Nigdy mnie zbytnio nie interesowała, a już tym bardziej teraz, kiedy zależy mi, aby moje programy były skoncentrowane na sprawach uniwersalnych i śmieszyły nawet za sto lat. Czasami kusiło mnie nawiązywanie do obecnej sytuacji politycznej, ale skutecznie zdusiłem tę ochotę i programowo odciąłem od tego obszaru. Mam jednak świadomość, że dla ludzi, którzy komentują rzeczywistość polityczną, nadeszły dobre czasy. Jest napięcie w społeczeństwie i poczucie humoru – jak za komuny – musi je rozładować. Ja jedynie mam nadzieję, że nie zostaną rozwinięte zapędy autokratyczne, bo to rzeczywiście byłoby niebezpieczne, również dla artystów. Fajnie jest jednak, jeśli artyści mają wolność wypowiedzi.

Tym programem wraca Pan do gry po pięciu latach przerwy. Co się działo?

Działałem na zwolnionych obrotach i zrobiłem sobie długą przerwę, bo wcześniejsza intensywność była wykańczająca. Ale wróciłem do dawnego rytmu, bo występ w Kaliszu jest siedemnastym w tym miesiącu. Powodów przerwy było kilka. Nie każdy zdaje sobie sprawę z ceny, jaką się płaci za wieloletnie spędzanie niemal całego czasu na scenie i w samochodzie, również w weekendy. Czułem przesyt, koniec żywotności postaci Józka i twórcze wyjałowienie. Powodów było więcej, ale – generalnie rzecz ujmując – musiałem odpocząć i np. poświęcić czas rodzinie, zwłaszcza nowo narodzonemu Konradowi. Dwójka starszych dzieci na pewno dużo straciła na mojej ciągłej nieobecności. Konrad ma teraz 4 lata i rzeczywiście pierwsze trzy lata bardzo nas zbliżyły.
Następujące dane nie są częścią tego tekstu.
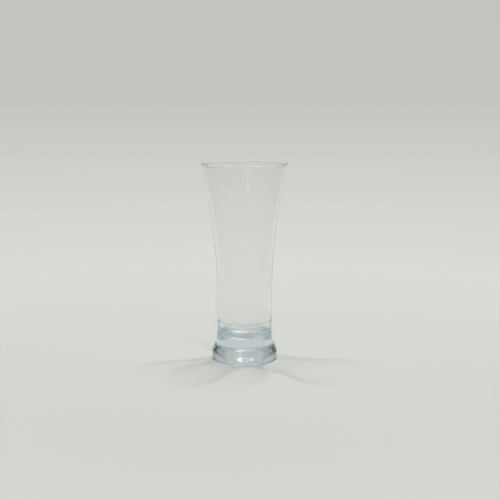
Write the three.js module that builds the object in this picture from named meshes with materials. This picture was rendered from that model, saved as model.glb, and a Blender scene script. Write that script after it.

Ponadto chciałem poszukać nowych inspiracji, bo ciągły pęd od estrady do estrady i jazda samochodem są mało ideorodne. Wróciłem do moich ulubionych książek: Hessego, Vonneguta, Cortazara, pooglądałem nowe seriale, nacieszyłem dostępem do netfixu, posłuchałem muzyki… Chciałem dać sobie czas, bo zawsze – mam nadzieję, że widzowie to zauważają – bardzo starannie przygotowuję się swoich nowych przedsięwzięć. Chcę, aby zaskakiwały świeżością, oryginalnością. Musiałem zastanowić się, kto jest teraz moim widzem. Myślę, że ktoś w moim wieku. Mam 46 lat i nie zamierzam udawać, że myślę w sposób podobny do dwudziestolatków. Bliżej mi do pewnych podsumowań, bo za mną już połowa życia. Mnie się wydaje, że największym atutem artysty jest szczerość, ale też trzeba pamiętać, że ona nie wystarcza. Trzeba poszukać atrakcyjnej formy, która zainteresuje widza.

Stand up jest najważniejszą dla Pana formą wypowiedzi?

Bardzo ważną, ale jednocześnie marzę o pisaniu scenariuszy spektakli, seriali. Ostatnio wystąpiłem w filmie, gram w teatrze, więc jednocześnie cieszę się z podnoszenia swych umiejętności warsztatowych. Chciałbym, aby mnie postrzegano jako specjalistę od inteligentnego humoru i mam sporo planów, ale na razie skupiony jestem na stand upie, bo to jest jednak ciężki spektakl jednoosobowy, który trwa godzinę i czterdzieści minut.

Zanim spotkaliśmy się na backstage’u wszedłem na scenę i zobaczyłem ogromną pustą przestrzeń, a na niej samotny stołek. Uzmysłowiłem sobie, jak wielkim wyzwaniem jest taki występ: sam naprzeciw kilkudziesięciu rzędów foteli.

Owszem, jest, ale cieszę się, że mi to się udaje – ludzie śmieją się od początku do końca. A po występie nie mówią, że tęsknią za Józkiem, lecz potwierdzają, że w zabawny sposób opowiedziałem na scenie również o ich kłopotach, problemach, troskach, że dzięki wyśmianiu ich stają się mniejsze, mniej istotne.